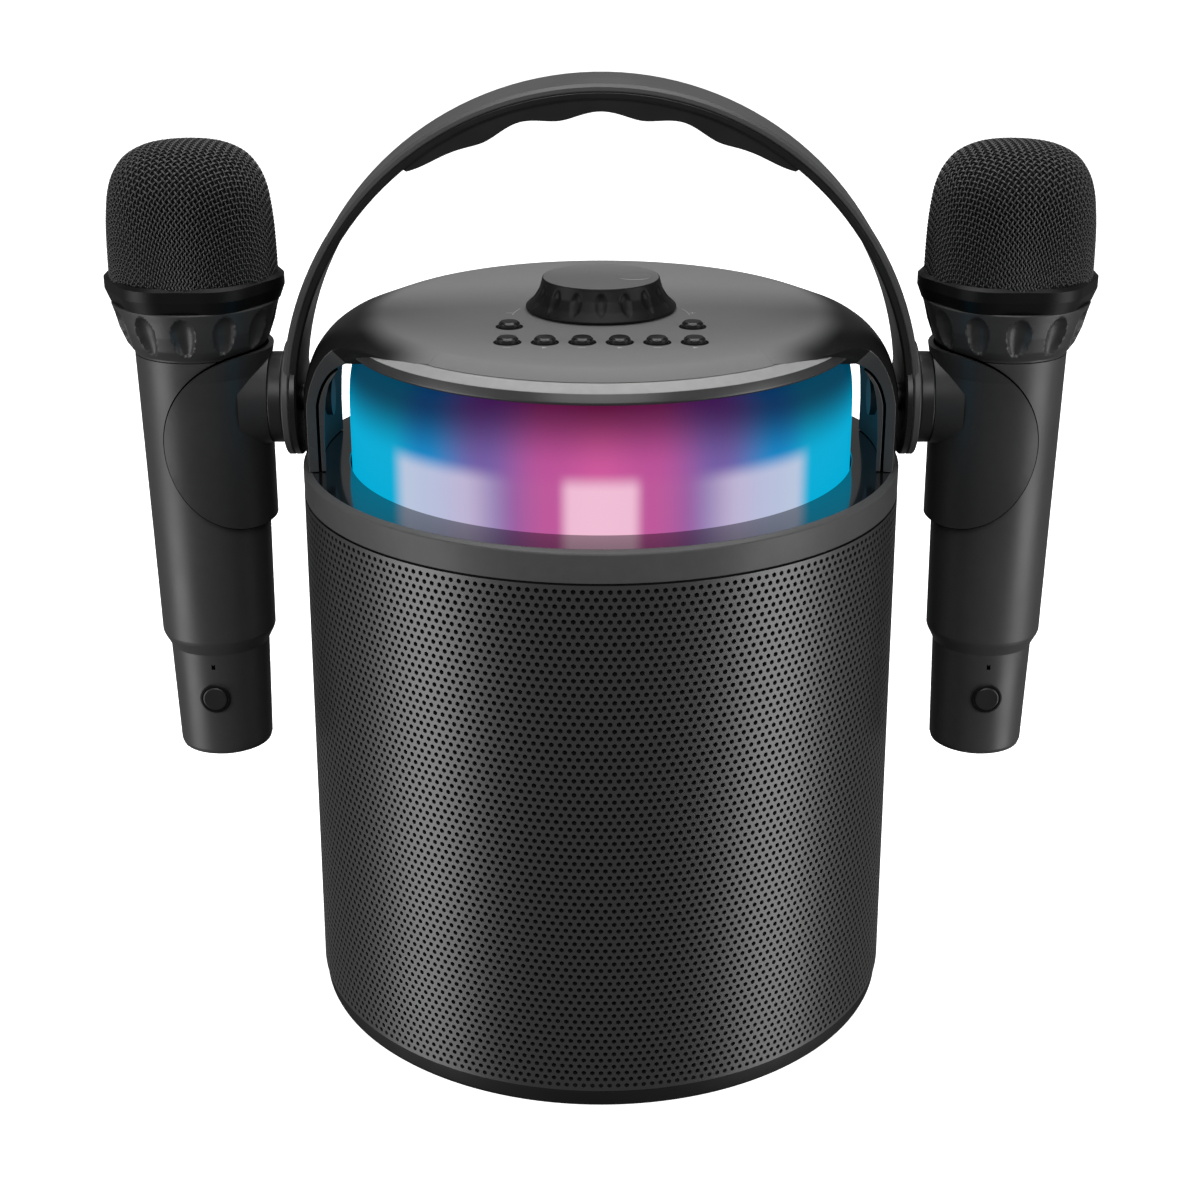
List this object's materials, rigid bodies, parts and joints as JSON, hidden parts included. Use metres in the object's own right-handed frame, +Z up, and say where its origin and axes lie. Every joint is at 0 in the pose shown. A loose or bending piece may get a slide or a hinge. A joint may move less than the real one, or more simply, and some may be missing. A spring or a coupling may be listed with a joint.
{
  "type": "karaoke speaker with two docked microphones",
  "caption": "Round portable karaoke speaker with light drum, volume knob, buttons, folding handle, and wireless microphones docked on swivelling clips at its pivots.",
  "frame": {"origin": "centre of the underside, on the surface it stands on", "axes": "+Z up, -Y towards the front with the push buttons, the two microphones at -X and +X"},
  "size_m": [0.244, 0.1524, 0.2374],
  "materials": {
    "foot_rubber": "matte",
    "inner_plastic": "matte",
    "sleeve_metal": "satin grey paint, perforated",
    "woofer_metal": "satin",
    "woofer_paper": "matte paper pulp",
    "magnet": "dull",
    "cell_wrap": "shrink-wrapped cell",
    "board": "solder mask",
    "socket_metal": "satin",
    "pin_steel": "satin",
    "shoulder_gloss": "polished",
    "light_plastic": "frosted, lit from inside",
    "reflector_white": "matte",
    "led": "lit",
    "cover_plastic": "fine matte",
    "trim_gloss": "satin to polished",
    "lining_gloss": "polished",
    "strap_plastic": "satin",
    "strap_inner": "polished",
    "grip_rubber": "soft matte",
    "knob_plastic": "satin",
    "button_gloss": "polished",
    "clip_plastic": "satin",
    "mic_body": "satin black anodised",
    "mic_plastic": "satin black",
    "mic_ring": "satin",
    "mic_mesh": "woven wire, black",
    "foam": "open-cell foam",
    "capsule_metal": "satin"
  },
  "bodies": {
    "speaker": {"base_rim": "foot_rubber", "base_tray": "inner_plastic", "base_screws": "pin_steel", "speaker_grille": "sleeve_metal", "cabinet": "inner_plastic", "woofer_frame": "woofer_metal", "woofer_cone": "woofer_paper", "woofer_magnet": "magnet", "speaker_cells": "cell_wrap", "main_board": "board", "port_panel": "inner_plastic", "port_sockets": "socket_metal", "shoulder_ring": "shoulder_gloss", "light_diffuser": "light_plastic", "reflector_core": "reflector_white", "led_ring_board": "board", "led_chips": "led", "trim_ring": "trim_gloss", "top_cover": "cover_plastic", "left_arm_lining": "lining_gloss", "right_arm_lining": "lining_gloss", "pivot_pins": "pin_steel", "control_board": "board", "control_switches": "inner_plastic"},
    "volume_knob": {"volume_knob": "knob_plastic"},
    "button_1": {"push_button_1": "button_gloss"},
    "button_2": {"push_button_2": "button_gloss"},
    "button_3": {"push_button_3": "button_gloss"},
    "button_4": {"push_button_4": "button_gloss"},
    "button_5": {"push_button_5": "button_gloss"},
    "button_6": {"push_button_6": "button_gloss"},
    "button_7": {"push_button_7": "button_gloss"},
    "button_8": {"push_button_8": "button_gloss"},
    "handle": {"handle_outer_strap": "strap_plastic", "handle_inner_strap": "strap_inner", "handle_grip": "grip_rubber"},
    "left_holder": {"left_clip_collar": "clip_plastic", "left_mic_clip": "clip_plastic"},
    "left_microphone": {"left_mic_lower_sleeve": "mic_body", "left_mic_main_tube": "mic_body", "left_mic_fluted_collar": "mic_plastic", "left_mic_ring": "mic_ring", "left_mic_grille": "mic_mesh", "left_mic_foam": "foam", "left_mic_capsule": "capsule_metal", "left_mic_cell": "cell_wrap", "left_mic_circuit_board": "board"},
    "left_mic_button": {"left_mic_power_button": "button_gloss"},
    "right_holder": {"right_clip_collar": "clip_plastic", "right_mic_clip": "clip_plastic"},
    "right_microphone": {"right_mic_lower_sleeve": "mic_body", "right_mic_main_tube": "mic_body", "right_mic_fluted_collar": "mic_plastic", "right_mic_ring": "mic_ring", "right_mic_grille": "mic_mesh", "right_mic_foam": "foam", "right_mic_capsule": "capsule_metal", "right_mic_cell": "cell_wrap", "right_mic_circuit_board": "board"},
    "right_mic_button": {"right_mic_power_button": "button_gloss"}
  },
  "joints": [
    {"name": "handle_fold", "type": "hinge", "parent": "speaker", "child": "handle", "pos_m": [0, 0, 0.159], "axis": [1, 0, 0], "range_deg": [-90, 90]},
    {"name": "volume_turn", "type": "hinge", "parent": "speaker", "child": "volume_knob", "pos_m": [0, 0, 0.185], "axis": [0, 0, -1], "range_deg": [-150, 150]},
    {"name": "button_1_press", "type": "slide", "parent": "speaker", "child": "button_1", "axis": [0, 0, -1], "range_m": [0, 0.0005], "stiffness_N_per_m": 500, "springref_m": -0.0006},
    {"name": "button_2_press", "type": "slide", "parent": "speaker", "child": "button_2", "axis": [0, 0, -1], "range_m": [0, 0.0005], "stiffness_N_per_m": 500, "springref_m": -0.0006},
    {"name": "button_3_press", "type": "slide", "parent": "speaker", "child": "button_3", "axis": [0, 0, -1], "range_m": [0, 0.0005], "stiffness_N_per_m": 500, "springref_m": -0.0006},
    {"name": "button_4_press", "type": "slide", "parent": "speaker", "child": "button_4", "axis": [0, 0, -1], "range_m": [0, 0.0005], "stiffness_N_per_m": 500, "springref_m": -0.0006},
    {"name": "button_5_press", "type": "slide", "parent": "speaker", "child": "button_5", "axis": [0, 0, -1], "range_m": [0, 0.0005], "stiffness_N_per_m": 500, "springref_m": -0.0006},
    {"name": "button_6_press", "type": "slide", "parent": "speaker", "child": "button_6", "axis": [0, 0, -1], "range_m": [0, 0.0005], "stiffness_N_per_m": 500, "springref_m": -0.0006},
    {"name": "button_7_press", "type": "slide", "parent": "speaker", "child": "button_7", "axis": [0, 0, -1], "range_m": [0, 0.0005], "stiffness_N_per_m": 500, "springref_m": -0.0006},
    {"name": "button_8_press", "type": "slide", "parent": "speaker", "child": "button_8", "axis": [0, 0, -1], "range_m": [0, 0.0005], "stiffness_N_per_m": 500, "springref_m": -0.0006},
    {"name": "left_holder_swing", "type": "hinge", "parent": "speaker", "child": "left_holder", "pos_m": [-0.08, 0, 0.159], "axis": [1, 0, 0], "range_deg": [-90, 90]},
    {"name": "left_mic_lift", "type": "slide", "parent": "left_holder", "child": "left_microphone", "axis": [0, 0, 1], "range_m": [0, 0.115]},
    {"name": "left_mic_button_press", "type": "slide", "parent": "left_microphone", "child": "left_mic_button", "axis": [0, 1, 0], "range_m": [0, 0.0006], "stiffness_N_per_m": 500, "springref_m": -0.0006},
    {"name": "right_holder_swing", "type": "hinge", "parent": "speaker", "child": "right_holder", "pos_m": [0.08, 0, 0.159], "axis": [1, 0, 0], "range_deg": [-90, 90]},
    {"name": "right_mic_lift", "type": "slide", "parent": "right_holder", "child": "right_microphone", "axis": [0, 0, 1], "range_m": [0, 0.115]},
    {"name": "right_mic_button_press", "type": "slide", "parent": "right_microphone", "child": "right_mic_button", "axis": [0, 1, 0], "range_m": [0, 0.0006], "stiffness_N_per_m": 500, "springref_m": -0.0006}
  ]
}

________

Prompt =
Give back the whole listing, word for word.

Output =
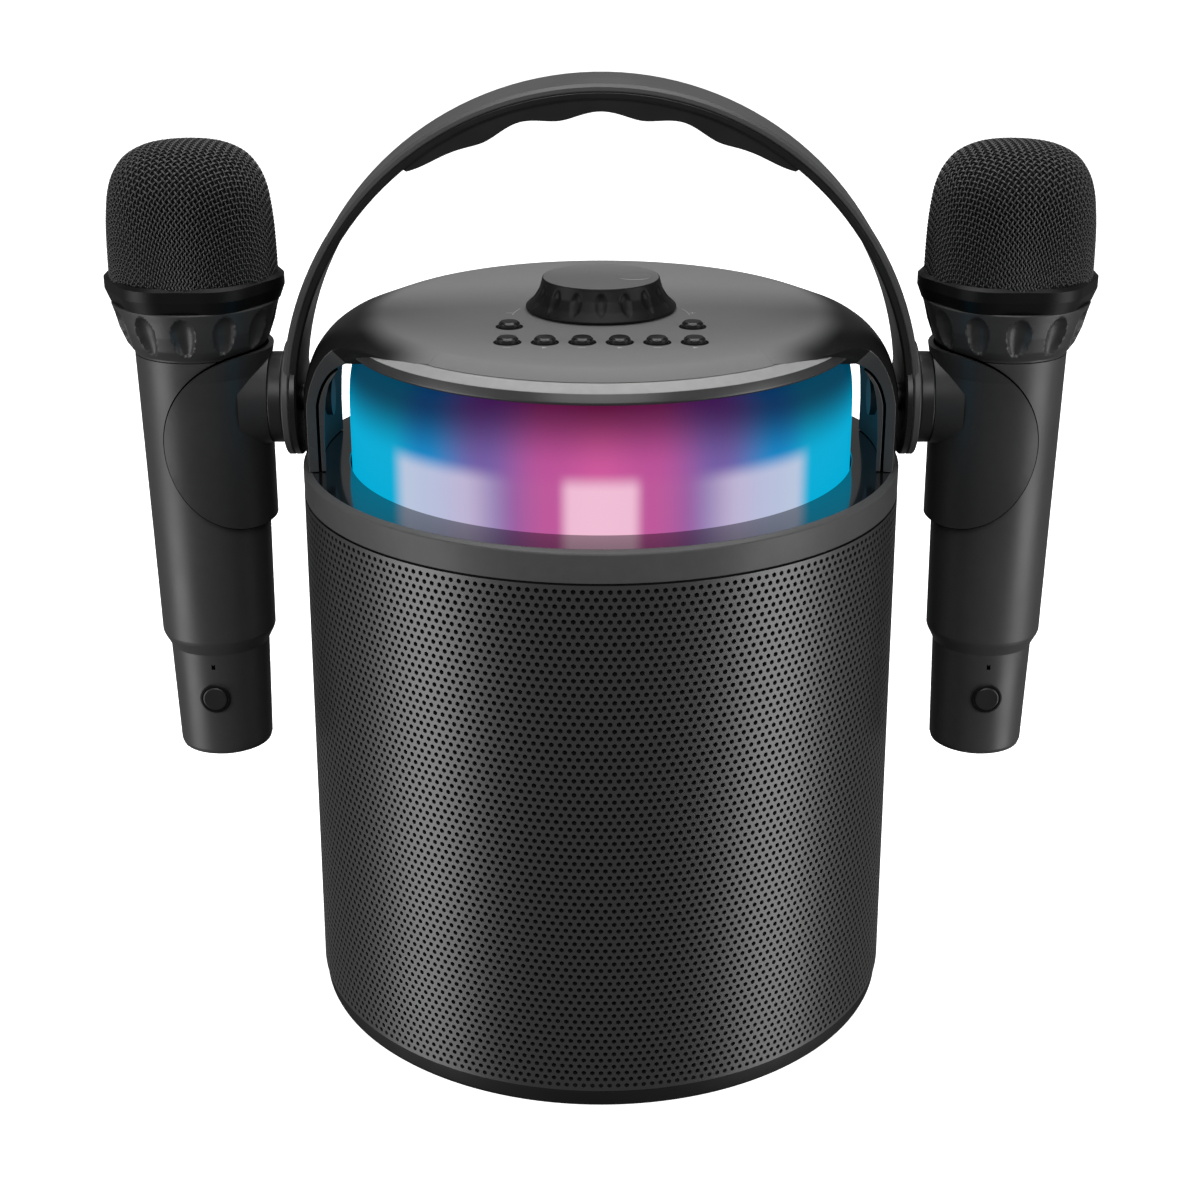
List this object's materials, rigid bodies, parts and joints as JSON, hidden parts included. Use metres in the object's own right-handed frame, +Z up, and say where its origin and axes lie. Every joint is at 0 in the pose shown. A loose or bending piece may get a slide or a hinge. A joint may move less than the real one, or more simply, and some may be missing. A spring or a coupling may be listed with a joint.
{
  "type": "karaoke speaker with two docked microphones",
  "caption": "Round portable karaoke speaker with light drum, volume knob, buttons, folding handle, and wireless microphones docked on swivelling clips at its pivots.",
  "frame": {"origin": "centre of the underside, on the surface it stands on", "axes": "+Z up, -Y towards the front with the push buttons, the two microphones at -X and +X"},
  "size_m": [0.244, 0.1524, 0.2374],
  "materials": {
    "foot_rubber": "matte",
    "inner_plastic": "matte",
    "sleeve_metal": "satin grey paint, perforated",
    "woofer_metal": "satin",
    "woofer_paper": "matte paper pulp",
    "magnet": "dull",
    "cell_wrap": "shrink-wrapped cell",
    "board": "solder mask",
    "socket_metal": "satin",
    "pin_steel": "satin",
    "shoulder_gloss": "polished",
    "light_plastic": "frosted, lit from inside",
    "reflector_white": "matte",
    "led": "lit",
    "cover_plastic": "fine matte",
    "trim_gloss": "satin to polished",
    "lining_gloss": "polished",
    "strap_plastic": "satin",
    "strap_inner": "polished",
    "grip_rubber": "soft matte",
    "knob_plastic": "satin",
    "button_gloss": "polished",
    "clip_plastic": "satin",
    "mic_body": "satin black anodised",
    "mic_plastic": "satin black",
    "mic_ring": "satin",
    "mic_mesh": "woven wire, black",
    "foam": "open-cell foam",
    "capsule_metal": "satin"
  },
  "bodies": {
    "speaker": {"base_rim": "foot_rubber", "base_tray": "inner_plastic", "base_screws": "pin_steel", "speaker_grille": "sleeve_metal", "cabinet": "inner_plastic", "woofer_frame": "woofer_metal", "woofer_cone": "woofer_paper", "woofer_magnet": "magnet", "speaker_cells": "cell_wrap", "main_board": "board", "port_panel": "inner_plastic", "port_sockets": "socket_metal", "shoulder_ring": "shoulder_gloss", "light_diffuser": "light_plastic", "reflector_core": "reflector_white", "led_ring_board": "board", "led_chips": "led", "trim_ring": "trim_gloss", "top_cover": "cover_plastic", "left_arm_lining": "lining_gloss", "right_arm_lining": "lining_gloss", "pivot_pins": "pin_steel", "control_board": "board", "control_switches": "inner_plastic"},
    "volume_knob": {"volume_knob": "knob_plastic"},
    "button_1": {"push_button_1": "button_gloss"},
    "button_2": {"push_button_2": "button_gloss"},
    "button_3": {"push_button_3": "button_gloss"},
    "button_4": {"push_button_4": "button_gloss"},
    "button_5": {"push_button_5": "button_gloss"},
    "button_6": {"push_button_6": "button_gloss"},
    "button_7": {"push_button_7": "button_gloss"},
    "button_8": {"push_button_8": "button_gloss"},
    "handle": {"handle_outer_strap": "strap_plastic", "handle_inner_strap": "strap_inner", "handle_grip": "grip_rubber"},
    "left_holder": {"left_clip_collar": "clip_plastic", "left_mic_clip": "clip_plastic"},
    "left_microphone": {"left_mic_lower_sleeve": "mic_body", "left_mic_main_tube": "mic_body", "left_mic_fluted_collar": "mic_plastic", "left_mic_ring": "mic_ring", "left_mic_grille": "mic_mesh", "left_mic_foam": "foam", "left_mic_capsule": "capsule_metal", "left_mic_cell": "cell_wrap", "left_mic_circuit_board": "board"},
    "left_mic_button": {"left_mic_power_button": "button_gloss"},
    "right_holder": {"right_clip_collar": "clip_plastic", "right_mic_clip": "clip_plastic"},
    "right_microphone": {"right_mic_lower_sleeve": "mic_body", "right_mic_main_tube": "mic_body", "right_mic_fluted_collar": "mic_plastic", "right_mic_ring": "mic_ring", "right_mic_grille": "mic_mesh", "right_mic_foam": "foam", "right_mic_capsule": "capsule_metal", "right_mic_cell": "cell_wrap", "right_mic_circuit_board": "board"},
    "right_mic_button": {"right_mic_power_button": "button_gloss"}
  },
  "joints": [
    {"name": "handle_fold", "type": "hinge", "parent": "speaker", "child": "handle", "pos_m": [0, 0, 0.159], "axis": [1, 0, 0], "range_deg": [-90, 90]},
    {"name": "volume_turn", "type": "hinge", "parent": "speaker", "child": "volume_knob", "pos_m": [0, 0, 0.185], "axis": [0, 0, -1], "range_deg": [-150, 150]},
    {"name": "button_1_press", "type": "slide", "parent": "speaker", "child": "button_1", "axis": [0, 0, -1], "range_m": [0, 0.0005], "stiffness_N_per_m": 500, "springref_m": -0.0006},
    {"name": "button_2_press", "type": "slide", "parent": "speaker", "child": "button_2", "axis": [0, 0, -1], "range_m": [0, 0.0005], "stiffness_N_per_m": 500, "springref_m": -0.0006},
    {"name": "button_3_press", "type": "slide", "parent": "speaker", "child": "button_3", "axis": [0, 0, -1], "range_m": [0, 0.0005], "stiffness_N_per_m": 500, "springref_m": -0.0006},
    {"name": "button_4_press", "type": "slide", "parent": "speaker", "child": "button_4", "axis": [0, 0, -1], "range_m": [0, 0.0005], "stiffness_N_per_m": 500, "springref_m": -0.0006},
    {"name": "button_5_press", "type": "slide", "parent": "speaker", "child": "button_5", "axis": [0, 0, -1], "range_m": [0, 0.0005], "stiffness_N_per_m": 500, "springref_m": -0.0006},
    {"name": "button_6_press", "type": "slide", "parent": "speaker", "child": "button_6", "axis": [0, 0, -1], "range_m": [0, 0.0005], "stiffness_N_per_m": 500, "springref_m": -0.0006},
    {"name": "button_7_press", "type": "slide", "parent": "speaker", "child": "button_7", "axis": [0, 0, -1], "range_m": [0, 0.0005], "stiffness_N_per_m": 500, "springref_m": -0.0006},
    {"name": "button_8_press", "type": "slide", "parent": "speaker", "child": "button_8", "axis": [0, 0, -1], "range_m": [0, 0.0005], "stiffness_N_per_m": 500, "springref_m": -0.0006},
    {"name": "left_holder_swing", "type": "hinge", "parent": "speaker", "child": "left_holder", "pos_m": [-0.08, 0, 0.159], "axis": [1, 0, 0], "range_deg": [-90, 90]},
    {"name": "left_mic_lift", "type": "slide", "parent": "left_holder", "child": "left_microphone", "axis": [0, 0, 1], "range_m": [0, 0.115]},
    {"name": "left_mic_button_press", "type": "slide", "parent": "left_microphone", "child": "left_mic_button", "axis": [0, 1, 0], "range_m": [0, 0.0006], "stiffness_N_per_m": 500, "springref_m": -0.0006},
    {"name": "right_holder_swing", "type": "hinge", "parent": "speaker", "child": "right_holder", "pos_m": [0.08, 0, 0.159], "axis": [1, 0, 0], "range_deg": [-90, 90]},
    {"name": "right_mic_lift", "type": "slide", "parent": "right_holder", "child": "right_microphone", "axis": [0, 0, 1], "range_m": [0, 0.115]},
    {"name": "right_mic_button_press", "type": "slide", "parent": "right_microphone", "child": "right_mic_button", "axis": [0, 1, 0], "range_m": [0, 0.0006], "stiffness_N_per_m": 500, "springref_m": -0.0006}
  ]
}